GIVEN INSTRUCTION →
Exactly the lines from the start of the data through the line containing "function back_slat_x(i) = -inner_x" should be output, with both ends kept and nothing added.

AVAILABLE DATA →

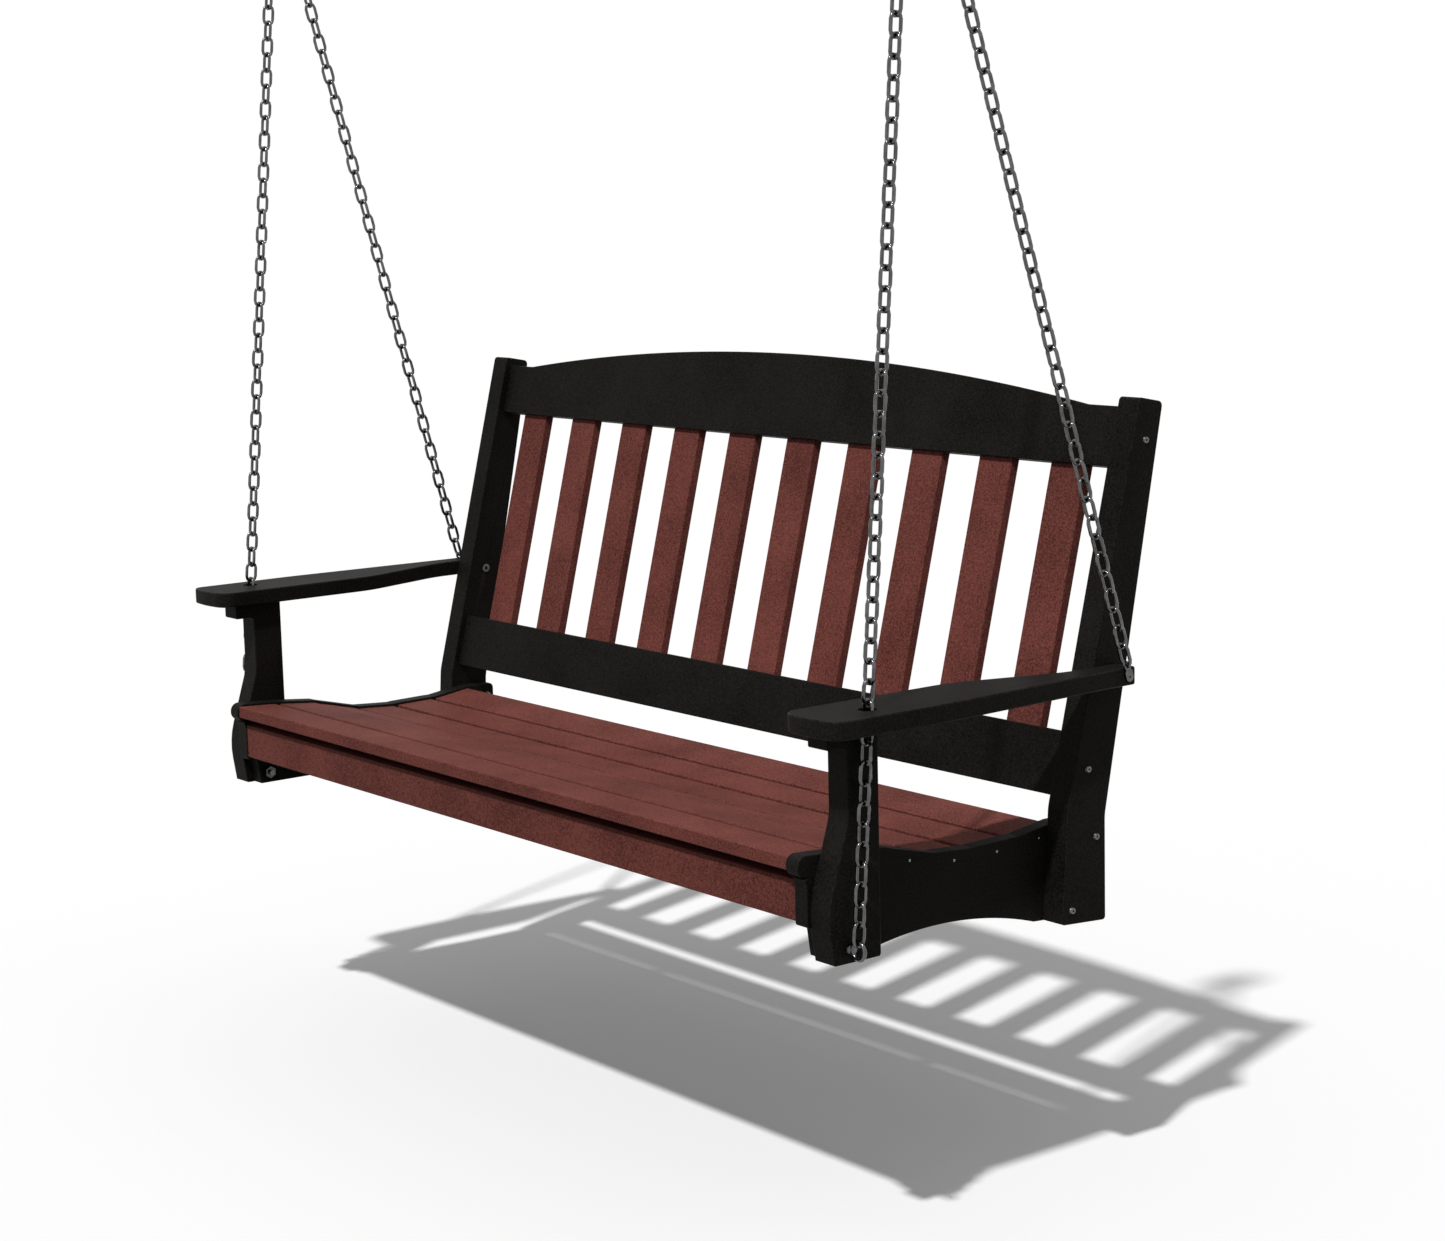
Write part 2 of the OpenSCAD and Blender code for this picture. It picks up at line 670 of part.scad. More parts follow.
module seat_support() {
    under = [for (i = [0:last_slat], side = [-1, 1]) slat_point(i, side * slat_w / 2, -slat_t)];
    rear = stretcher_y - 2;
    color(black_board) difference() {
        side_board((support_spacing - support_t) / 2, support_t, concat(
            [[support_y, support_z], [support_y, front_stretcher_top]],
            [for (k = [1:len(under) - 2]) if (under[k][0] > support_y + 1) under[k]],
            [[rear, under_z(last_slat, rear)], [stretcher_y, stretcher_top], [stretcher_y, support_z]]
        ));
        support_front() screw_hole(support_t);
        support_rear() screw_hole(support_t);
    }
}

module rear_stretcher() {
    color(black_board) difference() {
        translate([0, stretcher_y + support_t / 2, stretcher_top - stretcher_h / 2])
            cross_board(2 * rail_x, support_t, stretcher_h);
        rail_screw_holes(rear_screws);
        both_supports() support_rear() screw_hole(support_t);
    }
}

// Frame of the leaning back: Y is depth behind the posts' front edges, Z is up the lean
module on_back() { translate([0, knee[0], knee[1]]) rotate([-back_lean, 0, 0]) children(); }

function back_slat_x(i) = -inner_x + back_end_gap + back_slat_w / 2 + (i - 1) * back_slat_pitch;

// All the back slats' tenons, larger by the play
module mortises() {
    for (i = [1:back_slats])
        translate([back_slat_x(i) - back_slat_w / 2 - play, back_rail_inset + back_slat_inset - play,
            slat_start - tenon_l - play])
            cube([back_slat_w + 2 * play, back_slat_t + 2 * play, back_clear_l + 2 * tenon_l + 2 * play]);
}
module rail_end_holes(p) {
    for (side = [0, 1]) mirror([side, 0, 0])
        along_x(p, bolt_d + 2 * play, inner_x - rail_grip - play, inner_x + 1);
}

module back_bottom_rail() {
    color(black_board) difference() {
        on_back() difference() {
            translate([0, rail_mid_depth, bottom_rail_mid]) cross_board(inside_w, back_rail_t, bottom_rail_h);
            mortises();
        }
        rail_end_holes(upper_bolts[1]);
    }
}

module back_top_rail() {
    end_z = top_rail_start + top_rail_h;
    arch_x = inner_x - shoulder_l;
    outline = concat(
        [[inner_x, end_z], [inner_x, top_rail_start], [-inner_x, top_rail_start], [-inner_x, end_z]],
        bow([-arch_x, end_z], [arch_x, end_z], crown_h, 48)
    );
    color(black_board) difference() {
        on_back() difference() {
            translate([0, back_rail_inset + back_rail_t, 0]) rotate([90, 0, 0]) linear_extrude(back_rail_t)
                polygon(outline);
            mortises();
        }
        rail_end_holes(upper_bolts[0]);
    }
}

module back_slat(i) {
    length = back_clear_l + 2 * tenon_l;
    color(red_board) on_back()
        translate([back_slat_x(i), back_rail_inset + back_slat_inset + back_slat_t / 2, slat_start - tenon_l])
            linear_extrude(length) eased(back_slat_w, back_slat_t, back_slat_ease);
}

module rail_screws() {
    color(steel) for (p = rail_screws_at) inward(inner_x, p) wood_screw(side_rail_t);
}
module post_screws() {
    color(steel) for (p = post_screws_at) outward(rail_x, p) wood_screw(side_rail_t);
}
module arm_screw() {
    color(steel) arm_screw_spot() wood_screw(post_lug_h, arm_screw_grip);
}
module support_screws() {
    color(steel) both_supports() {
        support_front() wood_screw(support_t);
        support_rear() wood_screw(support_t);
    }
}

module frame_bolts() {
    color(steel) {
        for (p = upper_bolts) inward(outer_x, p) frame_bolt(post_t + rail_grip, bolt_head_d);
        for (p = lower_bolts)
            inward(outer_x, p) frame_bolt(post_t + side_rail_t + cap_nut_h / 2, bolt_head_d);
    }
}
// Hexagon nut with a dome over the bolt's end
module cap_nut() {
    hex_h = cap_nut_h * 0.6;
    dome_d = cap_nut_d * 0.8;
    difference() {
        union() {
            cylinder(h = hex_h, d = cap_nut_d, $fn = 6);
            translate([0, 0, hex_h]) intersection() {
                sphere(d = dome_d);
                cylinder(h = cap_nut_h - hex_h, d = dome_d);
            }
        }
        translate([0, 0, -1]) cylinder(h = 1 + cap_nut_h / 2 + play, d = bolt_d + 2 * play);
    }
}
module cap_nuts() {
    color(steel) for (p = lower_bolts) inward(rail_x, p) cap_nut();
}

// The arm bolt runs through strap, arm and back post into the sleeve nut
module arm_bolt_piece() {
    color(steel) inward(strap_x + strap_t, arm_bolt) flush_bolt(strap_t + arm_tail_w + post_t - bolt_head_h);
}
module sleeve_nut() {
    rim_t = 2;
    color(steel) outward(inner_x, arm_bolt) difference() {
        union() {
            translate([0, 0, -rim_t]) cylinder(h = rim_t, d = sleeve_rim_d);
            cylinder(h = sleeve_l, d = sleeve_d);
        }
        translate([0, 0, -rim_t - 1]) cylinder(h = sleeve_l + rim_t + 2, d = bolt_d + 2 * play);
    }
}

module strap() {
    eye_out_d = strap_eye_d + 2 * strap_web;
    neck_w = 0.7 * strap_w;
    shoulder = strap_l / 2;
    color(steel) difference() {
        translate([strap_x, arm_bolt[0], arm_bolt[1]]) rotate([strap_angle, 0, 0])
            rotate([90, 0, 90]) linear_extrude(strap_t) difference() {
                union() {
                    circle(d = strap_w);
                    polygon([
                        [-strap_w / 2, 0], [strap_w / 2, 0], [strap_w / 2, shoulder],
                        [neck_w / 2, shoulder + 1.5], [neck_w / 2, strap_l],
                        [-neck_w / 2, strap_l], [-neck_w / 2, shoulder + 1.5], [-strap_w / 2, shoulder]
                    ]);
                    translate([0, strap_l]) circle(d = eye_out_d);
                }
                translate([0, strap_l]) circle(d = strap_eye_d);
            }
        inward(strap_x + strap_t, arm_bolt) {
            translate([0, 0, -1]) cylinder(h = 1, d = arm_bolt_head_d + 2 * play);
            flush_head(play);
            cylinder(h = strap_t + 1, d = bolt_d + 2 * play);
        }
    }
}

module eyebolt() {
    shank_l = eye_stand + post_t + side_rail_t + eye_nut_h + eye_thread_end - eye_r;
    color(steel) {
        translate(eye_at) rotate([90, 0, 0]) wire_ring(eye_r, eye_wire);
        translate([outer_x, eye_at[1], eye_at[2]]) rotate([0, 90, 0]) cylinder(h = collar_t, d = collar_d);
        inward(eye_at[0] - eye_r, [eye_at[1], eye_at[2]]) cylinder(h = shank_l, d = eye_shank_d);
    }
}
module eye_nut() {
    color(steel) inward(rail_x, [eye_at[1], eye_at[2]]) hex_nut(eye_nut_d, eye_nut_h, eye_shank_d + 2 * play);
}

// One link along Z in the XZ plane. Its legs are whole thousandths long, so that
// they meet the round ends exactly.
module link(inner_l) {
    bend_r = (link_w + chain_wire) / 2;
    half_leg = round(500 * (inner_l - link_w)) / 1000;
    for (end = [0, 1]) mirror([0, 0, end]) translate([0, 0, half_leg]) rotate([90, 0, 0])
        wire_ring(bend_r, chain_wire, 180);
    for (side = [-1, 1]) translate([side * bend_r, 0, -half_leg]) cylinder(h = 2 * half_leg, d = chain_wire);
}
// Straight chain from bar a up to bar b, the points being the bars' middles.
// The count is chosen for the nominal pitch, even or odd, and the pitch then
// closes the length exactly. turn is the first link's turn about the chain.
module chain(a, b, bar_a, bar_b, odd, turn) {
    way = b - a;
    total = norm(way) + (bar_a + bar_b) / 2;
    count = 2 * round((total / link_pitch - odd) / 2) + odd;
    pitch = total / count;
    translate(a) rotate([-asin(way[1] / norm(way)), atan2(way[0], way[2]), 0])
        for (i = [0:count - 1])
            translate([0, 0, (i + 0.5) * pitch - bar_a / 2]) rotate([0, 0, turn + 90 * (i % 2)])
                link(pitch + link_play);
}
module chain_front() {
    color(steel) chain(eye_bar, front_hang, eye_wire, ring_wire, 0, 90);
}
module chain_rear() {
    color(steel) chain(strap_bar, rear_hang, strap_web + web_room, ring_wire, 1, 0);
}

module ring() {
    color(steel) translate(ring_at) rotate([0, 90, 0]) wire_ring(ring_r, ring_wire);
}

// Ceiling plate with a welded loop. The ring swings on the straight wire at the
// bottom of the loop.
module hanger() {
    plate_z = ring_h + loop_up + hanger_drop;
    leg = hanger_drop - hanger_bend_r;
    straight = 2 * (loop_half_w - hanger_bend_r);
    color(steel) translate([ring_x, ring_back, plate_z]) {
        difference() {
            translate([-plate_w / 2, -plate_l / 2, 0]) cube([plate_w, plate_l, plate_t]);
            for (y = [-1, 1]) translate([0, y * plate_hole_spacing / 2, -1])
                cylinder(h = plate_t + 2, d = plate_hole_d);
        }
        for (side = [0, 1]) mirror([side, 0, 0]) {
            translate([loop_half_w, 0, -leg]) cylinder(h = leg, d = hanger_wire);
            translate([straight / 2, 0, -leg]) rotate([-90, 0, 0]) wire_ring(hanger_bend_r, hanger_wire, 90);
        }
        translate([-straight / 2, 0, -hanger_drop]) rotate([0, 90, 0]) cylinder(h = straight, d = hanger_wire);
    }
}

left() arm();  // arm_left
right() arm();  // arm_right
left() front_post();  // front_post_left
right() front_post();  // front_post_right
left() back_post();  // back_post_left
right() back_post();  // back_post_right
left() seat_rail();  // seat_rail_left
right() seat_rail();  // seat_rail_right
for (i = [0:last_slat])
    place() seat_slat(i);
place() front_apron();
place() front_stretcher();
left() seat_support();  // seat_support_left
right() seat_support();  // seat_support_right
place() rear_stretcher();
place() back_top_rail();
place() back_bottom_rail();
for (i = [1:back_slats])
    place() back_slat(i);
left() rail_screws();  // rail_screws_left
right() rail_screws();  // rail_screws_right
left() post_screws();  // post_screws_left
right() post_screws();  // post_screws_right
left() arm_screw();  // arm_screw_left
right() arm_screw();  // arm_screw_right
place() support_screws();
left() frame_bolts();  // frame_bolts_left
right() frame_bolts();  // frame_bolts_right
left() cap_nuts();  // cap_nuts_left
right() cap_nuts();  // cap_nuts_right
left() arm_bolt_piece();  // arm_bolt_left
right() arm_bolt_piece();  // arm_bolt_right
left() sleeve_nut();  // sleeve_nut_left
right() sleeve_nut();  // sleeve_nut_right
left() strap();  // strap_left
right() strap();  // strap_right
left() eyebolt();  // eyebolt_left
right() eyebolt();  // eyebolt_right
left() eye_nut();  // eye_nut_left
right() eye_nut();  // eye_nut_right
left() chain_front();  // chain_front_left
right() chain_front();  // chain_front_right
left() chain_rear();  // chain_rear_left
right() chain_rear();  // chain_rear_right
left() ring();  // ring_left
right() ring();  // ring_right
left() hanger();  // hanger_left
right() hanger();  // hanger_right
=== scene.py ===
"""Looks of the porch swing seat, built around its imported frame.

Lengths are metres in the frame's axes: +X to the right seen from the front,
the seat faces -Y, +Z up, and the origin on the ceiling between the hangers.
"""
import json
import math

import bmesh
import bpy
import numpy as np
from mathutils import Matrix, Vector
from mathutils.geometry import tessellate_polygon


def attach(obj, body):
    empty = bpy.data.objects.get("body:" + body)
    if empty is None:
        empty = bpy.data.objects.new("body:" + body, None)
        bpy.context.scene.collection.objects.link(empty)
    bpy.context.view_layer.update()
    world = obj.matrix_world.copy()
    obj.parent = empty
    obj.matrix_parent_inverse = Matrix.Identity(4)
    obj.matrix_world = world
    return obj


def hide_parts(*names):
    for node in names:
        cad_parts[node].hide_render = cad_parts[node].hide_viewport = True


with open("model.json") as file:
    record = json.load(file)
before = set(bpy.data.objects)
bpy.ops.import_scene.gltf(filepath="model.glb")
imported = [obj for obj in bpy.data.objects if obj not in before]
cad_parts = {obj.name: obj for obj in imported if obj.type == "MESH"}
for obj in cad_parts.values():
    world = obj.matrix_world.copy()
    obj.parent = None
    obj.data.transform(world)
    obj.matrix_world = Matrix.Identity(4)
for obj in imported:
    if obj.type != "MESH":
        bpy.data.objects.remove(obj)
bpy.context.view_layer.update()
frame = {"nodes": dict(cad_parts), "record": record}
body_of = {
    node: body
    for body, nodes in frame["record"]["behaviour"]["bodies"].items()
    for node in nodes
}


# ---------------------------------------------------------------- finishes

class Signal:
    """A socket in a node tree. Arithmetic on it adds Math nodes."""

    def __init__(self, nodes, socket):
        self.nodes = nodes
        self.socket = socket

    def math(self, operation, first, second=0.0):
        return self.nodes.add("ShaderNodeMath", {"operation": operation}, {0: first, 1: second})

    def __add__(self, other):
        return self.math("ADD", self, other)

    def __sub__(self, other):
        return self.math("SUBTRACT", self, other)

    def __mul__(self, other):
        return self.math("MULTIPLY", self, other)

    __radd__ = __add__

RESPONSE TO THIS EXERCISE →
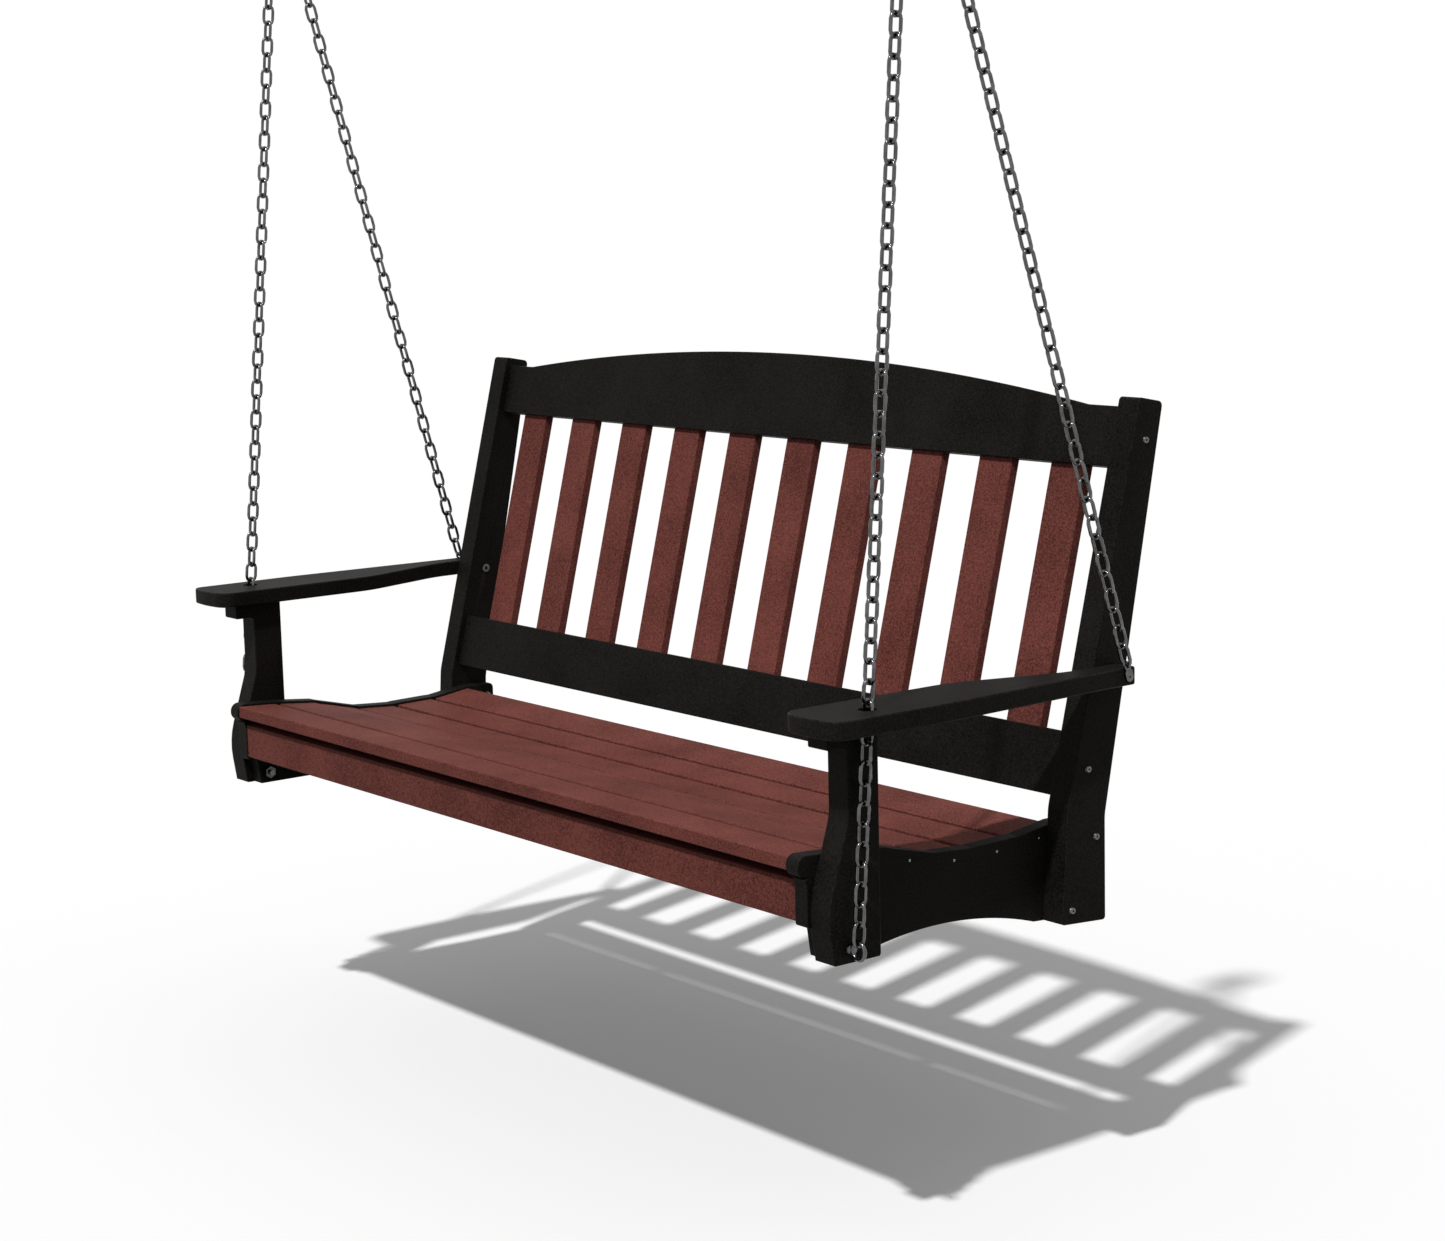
Write part 2 of the OpenSCAD and Blender code for this picture. It picks up at line 670 of part.scad. More parts follow.
module seat_support() {
    under = [for (i = [0:last_slat], side = [-1, 1]) slat_point(i, side * slat_w / 2, -slat_t)];
    rear = stretcher_y - 2;
    color(black_board) difference() {
        side_board((support_spacing - support_t) / 2, support_t, concat(
            [[support_y, support_z], [support_y, front_stretcher_top]],
            [for (k = [1:len(under) - 2]) if (under[k][0] > support_y + 1) under[k]],
            [[rear, under_z(last_slat, rear)], [stretcher_y, stretcher_top], [stretcher_y, support_z]]
        ));
        support_front() screw_hole(support_t);
        support_rear() screw_hole(support_t);
    }
}

module rear_stretcher() {
    color(black_board) difference() {
        translate([0, stretcher_y + support_t / 2, stretcher_top - stretcher_h / 2])
            cross_board(2 * rail_x, support_t, stretcher_h);
        rail_screw_holes(rear_screws);
        both_supports() support_rear() screw_hole(support_t);
    }
}

// Frame of the leaning back: Y is depth behind the posts' front edges, Z is up the lean
module on_back() { translate([0, knee[0], knee[1]]) rotate([-back_lean, 0, 0]) children(); }

function back_slat_x(i) = -inner_x + back_end_gap + back_slat_w / 2 + (i - 1) * back_slat_pitch;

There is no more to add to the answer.